Stored data.

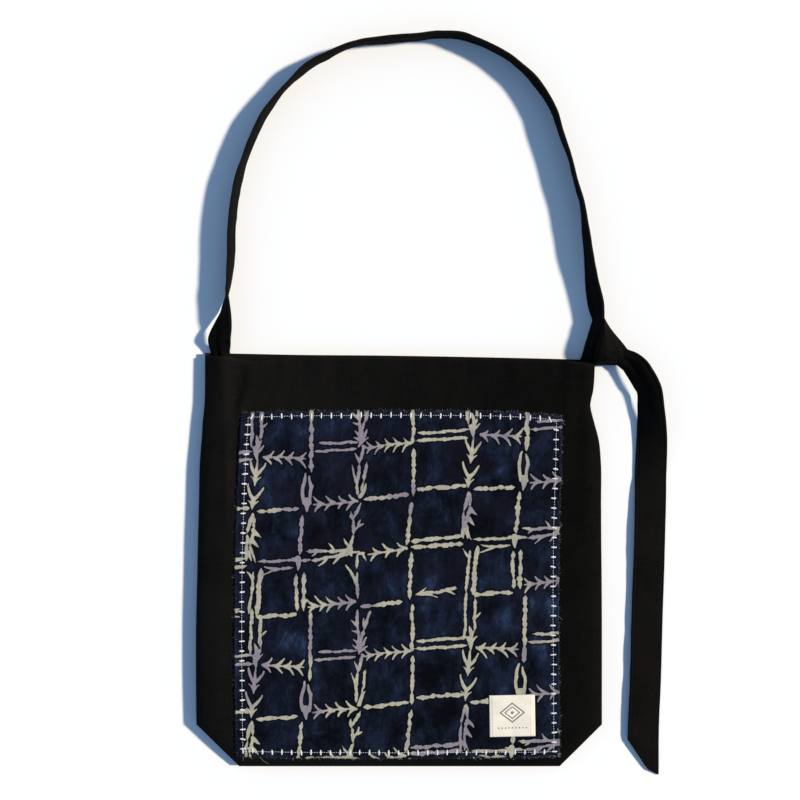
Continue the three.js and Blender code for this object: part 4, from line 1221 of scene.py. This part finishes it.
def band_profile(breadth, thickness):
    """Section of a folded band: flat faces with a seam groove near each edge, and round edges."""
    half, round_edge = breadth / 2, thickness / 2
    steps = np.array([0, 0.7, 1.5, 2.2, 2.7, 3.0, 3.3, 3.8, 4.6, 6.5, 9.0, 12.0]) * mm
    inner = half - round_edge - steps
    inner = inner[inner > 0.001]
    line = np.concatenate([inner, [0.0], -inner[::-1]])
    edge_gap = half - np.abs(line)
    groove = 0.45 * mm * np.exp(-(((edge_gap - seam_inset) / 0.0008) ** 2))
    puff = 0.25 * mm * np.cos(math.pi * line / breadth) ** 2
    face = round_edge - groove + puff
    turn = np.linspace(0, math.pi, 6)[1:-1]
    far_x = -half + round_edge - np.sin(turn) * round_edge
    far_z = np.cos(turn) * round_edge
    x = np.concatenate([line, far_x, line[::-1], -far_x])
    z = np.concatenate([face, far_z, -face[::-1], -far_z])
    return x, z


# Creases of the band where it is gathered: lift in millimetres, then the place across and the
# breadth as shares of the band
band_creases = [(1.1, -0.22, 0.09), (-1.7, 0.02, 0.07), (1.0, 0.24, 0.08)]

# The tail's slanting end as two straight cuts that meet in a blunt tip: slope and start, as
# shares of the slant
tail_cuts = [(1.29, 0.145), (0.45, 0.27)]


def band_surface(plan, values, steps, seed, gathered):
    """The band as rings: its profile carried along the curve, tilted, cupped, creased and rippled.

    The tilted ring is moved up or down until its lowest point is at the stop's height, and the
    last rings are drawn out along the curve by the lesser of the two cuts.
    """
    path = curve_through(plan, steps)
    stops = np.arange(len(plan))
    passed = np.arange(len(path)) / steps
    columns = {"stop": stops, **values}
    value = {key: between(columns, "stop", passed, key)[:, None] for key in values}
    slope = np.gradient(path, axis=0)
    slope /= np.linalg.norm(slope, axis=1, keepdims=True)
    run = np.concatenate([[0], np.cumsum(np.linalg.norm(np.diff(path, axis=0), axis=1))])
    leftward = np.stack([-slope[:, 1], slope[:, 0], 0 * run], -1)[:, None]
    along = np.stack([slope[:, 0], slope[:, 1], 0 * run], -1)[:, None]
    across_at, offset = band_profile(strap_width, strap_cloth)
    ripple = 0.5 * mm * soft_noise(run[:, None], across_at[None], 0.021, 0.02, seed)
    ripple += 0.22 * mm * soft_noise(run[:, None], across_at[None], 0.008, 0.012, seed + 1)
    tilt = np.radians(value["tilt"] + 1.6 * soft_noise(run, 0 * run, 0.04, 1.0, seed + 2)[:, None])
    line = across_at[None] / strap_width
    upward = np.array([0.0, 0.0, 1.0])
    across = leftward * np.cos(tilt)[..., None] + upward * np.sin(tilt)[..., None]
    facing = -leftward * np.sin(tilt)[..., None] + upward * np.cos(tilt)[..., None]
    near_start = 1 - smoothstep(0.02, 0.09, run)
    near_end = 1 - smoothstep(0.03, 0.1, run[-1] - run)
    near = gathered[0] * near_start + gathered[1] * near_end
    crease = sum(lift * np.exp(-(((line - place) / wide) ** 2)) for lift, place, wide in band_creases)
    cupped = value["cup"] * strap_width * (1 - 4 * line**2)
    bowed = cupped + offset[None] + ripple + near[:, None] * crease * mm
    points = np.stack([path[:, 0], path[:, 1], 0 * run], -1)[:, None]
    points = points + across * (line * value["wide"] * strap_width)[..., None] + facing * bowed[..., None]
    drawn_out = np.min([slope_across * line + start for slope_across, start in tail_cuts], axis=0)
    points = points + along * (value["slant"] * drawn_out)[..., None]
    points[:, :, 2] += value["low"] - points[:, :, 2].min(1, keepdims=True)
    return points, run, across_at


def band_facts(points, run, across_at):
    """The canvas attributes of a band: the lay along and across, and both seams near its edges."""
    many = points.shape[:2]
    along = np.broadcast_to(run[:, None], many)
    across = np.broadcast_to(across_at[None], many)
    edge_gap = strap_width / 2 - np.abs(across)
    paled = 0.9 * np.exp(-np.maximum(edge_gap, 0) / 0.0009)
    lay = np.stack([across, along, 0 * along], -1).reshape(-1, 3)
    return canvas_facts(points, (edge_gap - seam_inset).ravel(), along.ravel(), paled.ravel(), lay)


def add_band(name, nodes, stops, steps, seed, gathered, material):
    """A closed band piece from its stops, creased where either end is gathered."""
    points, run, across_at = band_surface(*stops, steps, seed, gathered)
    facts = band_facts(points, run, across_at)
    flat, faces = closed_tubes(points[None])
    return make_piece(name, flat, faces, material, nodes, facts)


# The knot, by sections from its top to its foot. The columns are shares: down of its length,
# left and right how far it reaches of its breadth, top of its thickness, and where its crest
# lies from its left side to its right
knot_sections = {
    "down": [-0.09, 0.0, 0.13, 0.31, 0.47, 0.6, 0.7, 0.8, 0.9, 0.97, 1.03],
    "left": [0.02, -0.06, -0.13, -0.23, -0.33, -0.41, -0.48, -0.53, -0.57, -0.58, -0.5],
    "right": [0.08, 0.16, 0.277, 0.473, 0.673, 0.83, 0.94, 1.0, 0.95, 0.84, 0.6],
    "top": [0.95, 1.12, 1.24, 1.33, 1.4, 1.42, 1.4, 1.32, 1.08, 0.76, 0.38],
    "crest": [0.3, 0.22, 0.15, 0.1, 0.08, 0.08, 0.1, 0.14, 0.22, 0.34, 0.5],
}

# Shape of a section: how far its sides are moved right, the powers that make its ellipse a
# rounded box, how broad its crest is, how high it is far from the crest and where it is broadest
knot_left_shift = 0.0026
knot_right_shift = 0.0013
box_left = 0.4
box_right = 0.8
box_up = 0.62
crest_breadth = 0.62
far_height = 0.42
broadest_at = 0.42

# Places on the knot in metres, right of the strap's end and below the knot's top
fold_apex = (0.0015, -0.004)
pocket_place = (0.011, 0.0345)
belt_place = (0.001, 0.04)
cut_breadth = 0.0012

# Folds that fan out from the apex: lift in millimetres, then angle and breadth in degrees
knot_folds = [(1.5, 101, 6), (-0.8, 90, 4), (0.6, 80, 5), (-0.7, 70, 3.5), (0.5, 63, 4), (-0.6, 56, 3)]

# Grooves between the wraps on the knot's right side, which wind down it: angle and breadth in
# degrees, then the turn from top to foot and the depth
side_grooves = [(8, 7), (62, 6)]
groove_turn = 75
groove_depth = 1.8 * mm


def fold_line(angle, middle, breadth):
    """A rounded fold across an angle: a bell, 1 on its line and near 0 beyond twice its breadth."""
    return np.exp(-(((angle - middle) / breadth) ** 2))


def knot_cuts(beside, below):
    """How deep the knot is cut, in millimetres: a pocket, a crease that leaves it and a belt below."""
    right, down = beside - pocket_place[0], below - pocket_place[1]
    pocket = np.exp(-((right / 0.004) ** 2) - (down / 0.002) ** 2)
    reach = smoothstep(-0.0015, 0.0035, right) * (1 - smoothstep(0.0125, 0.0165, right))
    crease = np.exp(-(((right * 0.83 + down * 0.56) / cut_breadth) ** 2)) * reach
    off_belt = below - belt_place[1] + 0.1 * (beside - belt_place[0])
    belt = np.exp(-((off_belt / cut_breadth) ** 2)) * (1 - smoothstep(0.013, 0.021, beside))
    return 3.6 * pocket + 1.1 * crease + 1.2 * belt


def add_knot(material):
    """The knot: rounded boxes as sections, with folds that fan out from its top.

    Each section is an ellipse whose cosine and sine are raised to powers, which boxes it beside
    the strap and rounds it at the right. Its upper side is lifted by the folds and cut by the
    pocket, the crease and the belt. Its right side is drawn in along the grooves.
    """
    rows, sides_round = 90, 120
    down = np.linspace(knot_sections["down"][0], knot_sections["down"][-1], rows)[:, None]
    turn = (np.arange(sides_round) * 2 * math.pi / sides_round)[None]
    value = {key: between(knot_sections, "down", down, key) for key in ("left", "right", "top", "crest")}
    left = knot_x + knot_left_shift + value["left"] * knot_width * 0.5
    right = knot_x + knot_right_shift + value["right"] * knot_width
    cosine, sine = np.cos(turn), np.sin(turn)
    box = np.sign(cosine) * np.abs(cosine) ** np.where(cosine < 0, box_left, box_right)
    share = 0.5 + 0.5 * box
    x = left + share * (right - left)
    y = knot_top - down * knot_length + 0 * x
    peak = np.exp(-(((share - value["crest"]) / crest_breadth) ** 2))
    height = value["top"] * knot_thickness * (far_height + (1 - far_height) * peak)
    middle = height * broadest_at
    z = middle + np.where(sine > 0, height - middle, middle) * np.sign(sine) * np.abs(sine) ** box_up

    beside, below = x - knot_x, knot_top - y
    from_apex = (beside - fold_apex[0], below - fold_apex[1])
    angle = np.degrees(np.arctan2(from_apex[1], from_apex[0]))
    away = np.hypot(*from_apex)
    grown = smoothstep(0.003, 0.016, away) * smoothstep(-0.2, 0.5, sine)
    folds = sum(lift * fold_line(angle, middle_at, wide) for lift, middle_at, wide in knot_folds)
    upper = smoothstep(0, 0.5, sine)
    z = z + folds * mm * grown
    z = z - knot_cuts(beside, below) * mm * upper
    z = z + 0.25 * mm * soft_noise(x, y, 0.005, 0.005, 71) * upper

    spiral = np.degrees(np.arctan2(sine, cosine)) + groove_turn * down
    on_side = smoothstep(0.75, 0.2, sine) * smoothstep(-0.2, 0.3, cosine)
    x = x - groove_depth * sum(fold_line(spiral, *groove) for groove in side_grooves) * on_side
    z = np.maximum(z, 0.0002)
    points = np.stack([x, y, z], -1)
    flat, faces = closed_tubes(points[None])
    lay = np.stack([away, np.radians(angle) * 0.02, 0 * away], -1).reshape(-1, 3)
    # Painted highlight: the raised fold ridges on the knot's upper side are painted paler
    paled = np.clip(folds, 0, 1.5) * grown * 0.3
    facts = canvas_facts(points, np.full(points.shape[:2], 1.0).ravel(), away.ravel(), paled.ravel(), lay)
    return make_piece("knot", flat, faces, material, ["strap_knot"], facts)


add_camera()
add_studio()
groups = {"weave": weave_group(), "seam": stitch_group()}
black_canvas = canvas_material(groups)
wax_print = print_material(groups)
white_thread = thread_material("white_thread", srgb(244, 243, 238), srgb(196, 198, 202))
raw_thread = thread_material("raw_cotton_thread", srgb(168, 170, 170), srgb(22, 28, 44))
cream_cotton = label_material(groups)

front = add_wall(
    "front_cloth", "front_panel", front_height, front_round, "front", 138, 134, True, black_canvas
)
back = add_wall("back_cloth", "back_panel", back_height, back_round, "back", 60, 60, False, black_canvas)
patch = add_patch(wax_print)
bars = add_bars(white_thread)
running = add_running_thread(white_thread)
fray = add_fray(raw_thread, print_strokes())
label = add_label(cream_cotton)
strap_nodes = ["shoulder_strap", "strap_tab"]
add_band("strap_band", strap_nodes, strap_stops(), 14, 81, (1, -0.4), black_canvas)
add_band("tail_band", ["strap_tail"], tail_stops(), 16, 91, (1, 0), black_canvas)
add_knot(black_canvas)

What the task requires. Return exactly the opening lines of the listing above, ending with the line that has "creased and rippled.".

Final result.
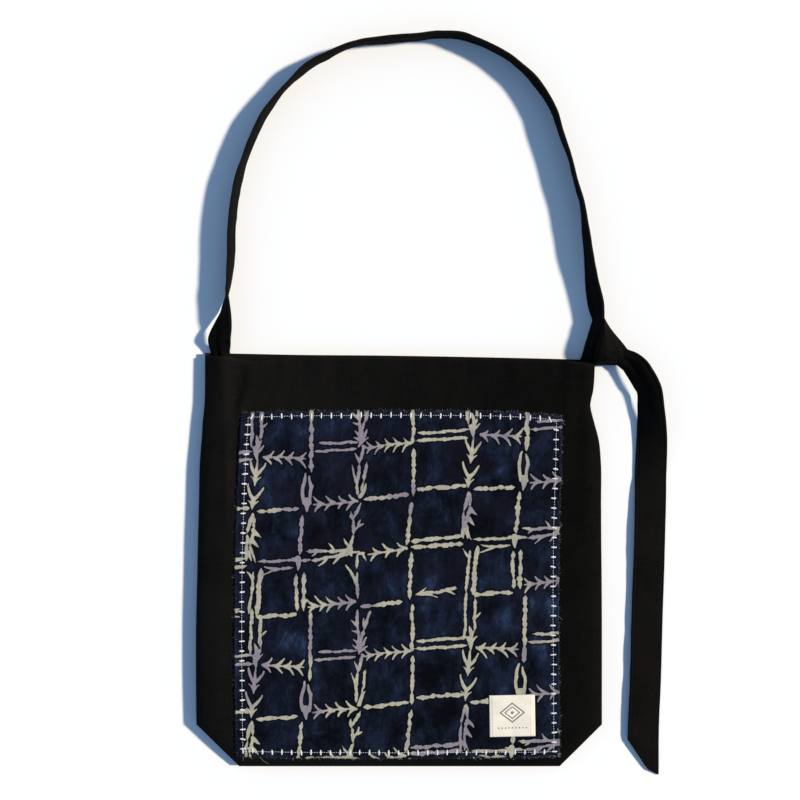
Continue the three.js and Blender code for this object: part 4, from line 1221 of scene.py. This part finishes it.
def band_profile(breadth, thickness):
    """Section of a folded band: flat faces with a seam groove near each edge, and round edges."""
    half, round_edge = breadth / 2, thickness / 2
    steps = np.array([0, 0.7, 1.5, 2.2, 2.7, 3.0, 3.3, 3.8, 4.6, 6.5, 9.0, 12.0]) * mm
    inner = half - round_edge - steps
    inner = inner[inner > 0.001]
    line = np.concatenate([inner, [0.0], -inner[::-1]])
    edge_gap = half - np.abs(line)
    groove = 0.45 * mm * np.exp(-(((edge_gap - seam_inset) / 0.0008) ** 2))
    puff = 0.25 * mm * np.cos(math.pi * line / breadth) ** 2
    face = round_edge - groove + puff
    turn = np.linspace(0, math.pi, 6)[1:-1]
    far_x = -half + round_edge - np.sin(turn) * round_edge
    far_z = np.cos(turn) * round_edge
    x = np.concatenate([line, far_x, line[::-1], -far_x])
    z = np.concatenate([face, far_z, -face[::-1], -far_z])
    return x, z


# Creases of the band where it is gathered: lift in millimetres, then the place across and the
# breadth as shares of the band
band_creases = [(1.1, -0.22, 0.09), (-1.7, 0.02, 0.07), (1.0, 0.24, 0.08)]

# The tail's slanting end as two straight cuts that meet in a blunt tip: slope and start, as
# shares of the slant
tail_cuts = [(1.29, 0.145), (0.45, 0.27)]


def band_surface(plan, values, steps, seed, gathered):
    """The band as rings: its profile carried along the curve, tilted, cupped, creased and rippled.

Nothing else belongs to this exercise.